Bu uygulama kesinlikle ilk, orta ve liseye yayılmayacak.

Başı örtülüler devlet dairelerinde kesinlikle çalışamayacak.


Bir de Anadolu şehirlerinde başını örtmeyen kızlara aileleri ve çevreleri tarafından yapılacak baskılar var.

Başbakan onları da şimdiden uyarmalı ve böyle örnekler olduğu zaman kararlı biçimde karşı çıkmalı.

Peki bizler bu sözlere inanacak kadar saf mıyız?

Ben saf değilim ama, Başbakan bizi saf yerine koyuyorsa, bu da onun mertliğini ve Kasımpaşalılığını ilgilendiren bir şey olur.

Ülke yönetmek, samimiyet, dürüstlük ve güven gerektiriyorsa, işte imtihan salonu...

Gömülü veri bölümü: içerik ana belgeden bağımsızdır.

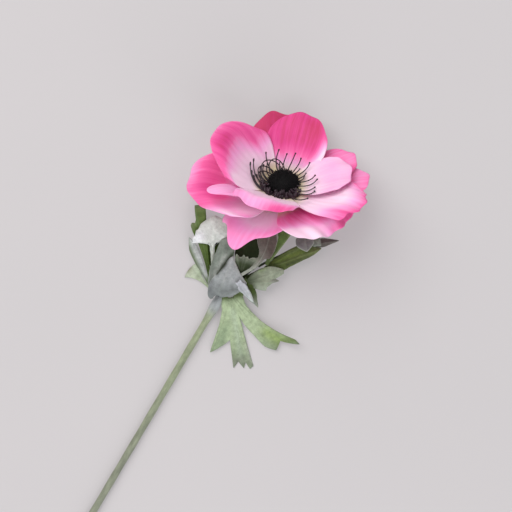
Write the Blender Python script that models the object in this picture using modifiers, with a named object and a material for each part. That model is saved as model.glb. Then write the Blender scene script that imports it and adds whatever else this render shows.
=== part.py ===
"""Anemone flower lying on a surface: stem, whorl of cut leaves, nodding bloom with two rings of petals.

The stem lies along +Y with the bloom at its +Y end; +Z is up from the surface.
"""
import bpy
import bmesh
import numpy as np
from mathutils import Matrix

MM = 0.001
PART = "anemone_flower"

# Bloom: where its centre is and how it leans
CENTRE_HEIGHT = 19.25     # mm above the surface
BLOOM_TILT = 45.0         # degrees from vertical
BLOOM_HEADING = 27.6      # degrees anticlockwise from the stem's line
CLAW_RADIUS = 4.0         # mm from the bloom's axis, where every petal starts
CLAW_SHARE = 0.22         # of the petal's width
PETAL_THICK = 0.5         # mm
PETAL_COLUMNS = 12
PETAL_ROWS = 8

# Leaves
LEAF_THICK = 0.5          # mm
LEAF_ROWS = 2
RIM_STEP = 2.6            # mm between columns along a leaf's rim

# Stem
STEM_RADIUS = 1.7         # mm
STEM_BACK = 215.0         # mm from under the bloom's centre to the cut end
STEM_LIFTS_AT = 33.0      # mm behind the centre, where it leaves the surface
STEM_SIDES = 4            # bevel resolution

# Centre, heights measured along the bloom's axis from the claws
RECEPTACLE_RADIUS = 3.4   # mm
RECEPTACLE_FOOT = -5.4    # mm
RECEPTACLE_TOP = 5.2      # mm
BOSS_RADIUS = 7.6         # mm
BOSS_FOOT = 5.6           # mm
BOSS_TOP = 12.5           # mm
COLLAR_RADIUS = 8.5       # mm
COLLAR_HEIGHT = 7.2       # mm
COLLAR_WIRE = 0.45        # mm
STAMENS = 26
STAMEN_WIRE = 0.24        # mm
STAMEN_REACH = 15.5       # mm from the axis
STAMEN_TOP = 12.0         # mm

# Petals: azimuth deg, length, width, slope angles from claw to rim, height of the claw,
# cup (1/mm), how far out the widest part sits, how round the rim is, how skewed it is
PETALS = {
    "petal_inner_back": (75, 34, 29, (10, 38, 40, 20), 0.7, 0.025, 1.0, 0.30, 0.0),
    "petal_inner_left": (166, 36, 44, (10, 40, 50, 20), 3.4, 0.035, 1.0, 0.30, 0.0),
    "petal_inner_right": (-3, 29.5, 23, (5, 22, 25, 10), 3.6, 0.030, 0.85, 0.38, 0.0),
    "petal_inner_front_right": (-34, 40, 31, (5, 18, 20, 5), 1.8, 0.020, 0.85, 0.38, 0.0),
    "petal_inner_front": (-111, 30.5, 31, (8, 34, 35, 0), 2.75, 0.010, 0.85, 0.25, 0.0),
    "petal_inner_front_left": (206, 37, 22, (5, 30, 30, 0), 0.4, 0.030, 0.85, 0.55, 0.0),
    "petal_outer_back": (95, 38, 31, (5, 25, 30, 15), -1.9, 0.020, 0.85, 0.38, 0.0),
    "petal_outer_left": (198, 41, 44, (0, 15, 20, 0), -0.9, 0.020, 0.85, 0.30, 0.0),
    "petal_outer_front_left": (242, 35, 20, (0, 0, 0, -25), -3.4, 0.010, 0.85, 0.38, -0.2),
    "petal_outer_front_right": (-57, 32, 46, (0, 15, 0, -45), -2.4, 0.010, 0.85, 0.30, 0.0),
    "petal_outer_right": (-2, 36.5, 27, (3, 18, 19, 12), -1.4, 0.020, 0.85, 0.38, 0.0),
    "petal_outer_back_right": (24, 33, 24, (5, 19, 22, 14), -0.1, 0.020, 0.85, 0.38, 0.0),
}

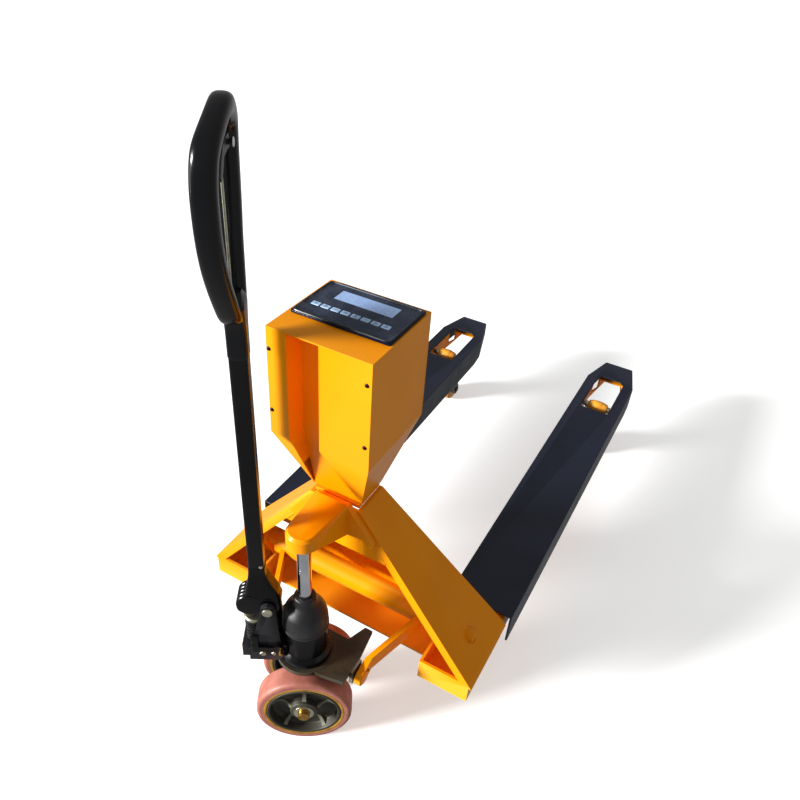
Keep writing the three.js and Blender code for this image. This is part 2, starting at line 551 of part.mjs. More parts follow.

Çiçek: Kanuna fotoğraf koymayı bile düşündük

Klasik türban takan kızlar üniversiteye girebilecek mi?

Kesinlikle giremeyecek. Sadece çenesinin altında bağlayan girebilecek.

Bu ne anlama geliyor?

Bu konuyu tartışırken önce "geleneksel Anadolu başörtüsü" diyelim diye düşündük. Ama Anadolu’nun bazı yerlerinde geleneksel kara çarşaf bile akla gelebilir diye vazgeçtik. Bunun üzerine gülünç gelebilecek bir fikri bile tartıştık. Kanuna başörtüsünün nasıl bağlanacağını gösteren bir fotoğraf koyalım dedik.

İlk, orta ve liselere başı kapalı girilebilecek mi?

Üniversite dışındaki okullara kesinlikle başı kapalı girilemeyecek.

Ama Prof. Özbudun bile bu haliyle geçerse, çarşaflı da girer, ilk, orta ve lisede de başı kapalı okula girebilir diyor?

Tekrar ediyorum. Kesinlikle böyle bir şey olmayacak. Bu endişeyi gidermek için Anayasa’ya "sadece üniversiteyi bağlayacağına" dair bir ifade koyacağız. Ayrıca bu anayasa değişikliğinin ve kanunların tartışmasında söylenen sözler, gerekçeler de olacak.

Ya devlet daireleri? Başı kapalı kadınlar devlet dairelerinde çalışabilecek mi?


Kesinlikle çalışamayacak. Eski uygulama aynen devam edecek.

Ya bir kız çıkıp, "Benim başı örtülü üniversiteye gitmeme izin verdiniz. Ben doktor oldum. Hastanede çalışamayacak mıyım" derse?

Şunu açıkça ifade ediyorum. Başı örtülü biçimde üniversiteye giden bir kız, ilerde devlet dairesinde çalışabileceğini düşünmesin. Böyle bir şey olmayacak.

Başbakan Yardımcısı Cemil Çiçek’in söyledikleri böyle.